Press release from the issuing company

Koenig & Bauer AG, the world's third- largest printing-press maker, plans to cut an additional 300 million euros ($452 million) in costs by 2013 to counter falling sales and accelerate a return to profit.

Koenig & Bauer is now seeking 580 million euros in savings through 2012, a step up from an original three-year target of 280 million euros, Chief Executive Officer Helge Hansen said in an interview.
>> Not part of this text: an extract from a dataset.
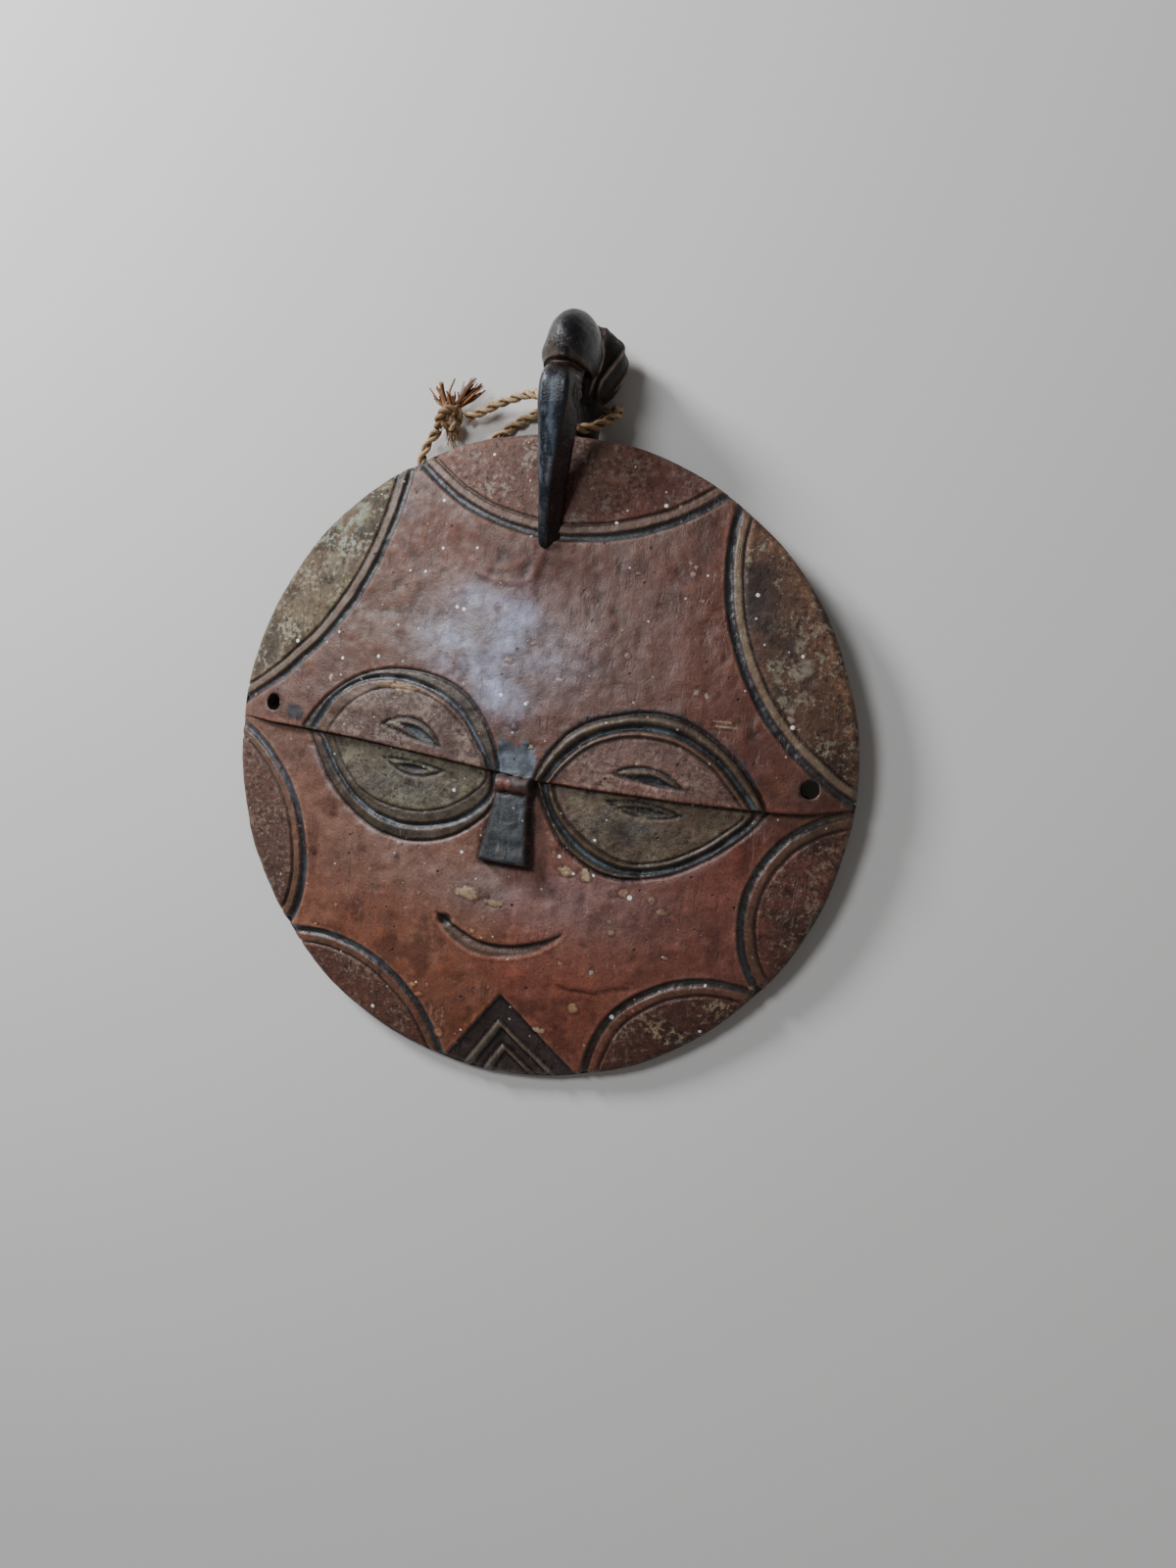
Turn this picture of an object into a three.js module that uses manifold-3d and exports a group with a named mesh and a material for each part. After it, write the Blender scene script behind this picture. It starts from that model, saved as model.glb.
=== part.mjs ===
// Round carved face mask with a long-beaked bird head, lying on its back, with a cord looped round the bird's neck.
// Millimetres, +Z up. The carving is laid out in a face frame: u to the right, v up the face, w out of the face,
// with w = 0 in the plane of the rim's front edge. The face frame is then leaned back onto the surface it lies on.
import * as THREE from "three";
import { mergeVertices } from "three/addons/utils/BufferGeometryUtils.js";
import Module from "manifold-3d";

const wasm = await Module();
wasm.setup();
const { Manifold, Mesh } = wasm;

// ---------- named sizes ----------
const R = 150;            // radius of the round face
const RISE = 17;          // height of the dome at its middle
const FALL = 2.2;         // how late the dome falls away towards the rim
const BROW = 3.5;         // how far the upper half stands proud along the eye line
const BROW_FADE = 60;     // how quickly that fades up the forehead
const RIM_BACK = -8;      // back edge of the rim
const RIM_WIDE = 13;      // width of the rim's back ring
const WALL = 9;           // thickness of the shell
const LEAN = Math.atan2(0.06434, 0.99793); // rim plane against the surface the mask lies on
const LIFT = 16.83;       // raises the leaned face frame so that the rim and crest bed on z = 0
const GROOVE = 1.5;       // half width of a rim or eye groove
const GROOVE_DEEP = 1.3;
const FINE = 0.8;         // half width of the thin outer grooves
const FINE_DEEP = 0.8;
const HOLE_R = 4.25;      // the two side holes

// ---------- helpers ----------
function solid(geometry) {
  const g = geometry.clone();
  for (const name of Object.keys(g.attributes)) if (name !== "position") g.deleteAttribute(name);
  const m = mergeVertices(g, 1e-4);
  const index = m.index ? m.index.array : Uint32Array.from({ length: m.attributes.position.count }, (_, i) => i);
  return new Manifold(new Mesh({ numProp: 3, vertProperties: new Float32Array(m.attributes.position.array), triVerts: new Uint32Array(index) }));
}

function geometryOf(manifold) {
  const mesh = manifold.getMesh();
  const positions = new Float32Array(mesh.numVert * 3);
  for (let i = 0; i < mesh.numVert; i++) for (let k = 0; k < 3; k++) positions[3 * i + k] = mesh.vertProperties[i * mesh.numProp + k];
  const g = new THREE.BufferGeometry();
  g.setAttribute("position", new THREE.BufferAttribute(positions, 3));
  g.setIndex(Array.from(mesh.triVerts));
  g.computeVertexNormals();
  return g;
}

// a prism along w over an outline in (u, v)
function prism(points, low = -60, high = 60) {
  const shape = new THREE.Shape(points.map(([u, v]) => new THREE.Vector2(u, v)));
  const g = new THREE.ExtrudeGeometry(shape, { depth: high - low, bevelEnabled: false });
  g.translate(0, 0, low);
  return solid(g);
}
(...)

By mid-2010, the workforce will drop to about 6,200, with 300 extra posts to be eliminated, he said.

"We must cut capacity," Hansen said yesterday at the company's headquarters in Wuerzburg, Germany. "It's a tough business."

Hansen said he's ahead of schedule with this year's purge on costs, with savings of 108 million euros running 17 percent above budget. Printing-press sales are falling as Internet publications squeeze western demand for newspapers and magazines. The Asian market is still growing and Koenig & Bauer is in "very concrete" talks over ventures with Chinese partners, Hansen said.

The chief executive said reaching a target of near break even on a pretax basis this year is now "almost a certainty." That should be followed by "modest" earnings in 2010, before the full effects of cost cuts kick in, boosting results from thereon, Hansen predicted. Koenig & Bauer reported an 87.1 million-euro loss in 2008.

Global sales of presses will fall by more than one-half to 3.9 billion euros this year compared with a recent industry average of 9 billion euros, Koenig & Bauer has said.

"There's no going back to the old levels," as the printing industry consolidates, reducing the number of presses in operation, Hansen said. A rebound to 8 billion euros is possible, the company has said.

Koenig & Bauer forecasts a 35 percent sales drop this year alone, compared with 2007 levels. The slump forced market leader Heidelberger Druckmaschinen AG to seek state aid. Even where markets are growing, such as Asia, the U.S. dollar's decline and price-cutting among rivals is hurting margins, the CEO said.

"China and the other emerging countries bring in volume, but not necessarily profit," Hansen said. "They help retain jobs, but they don't help in terms of a positive balance."

The press-maker is in talks over partnerships with "several" Chinese companies. If the market shows enough promise, Koenig & Bauer may follow up with a production site of its own in China, Hansen said.

"There are talks, and they are intensive," the CEO said.

Unlike Heidelberger Druck and Manroland AG, which have held merger talks, Koenig & Bauer is untroubled by debt, he added. Liquidity for acquisitions is available and the group has unused credit lines and cash, so takeovers are an option to gain a toehold in new markets. Packaging and digital printing machines -- along with thermal solar energy and water treatment -- are the most promising areas, he said.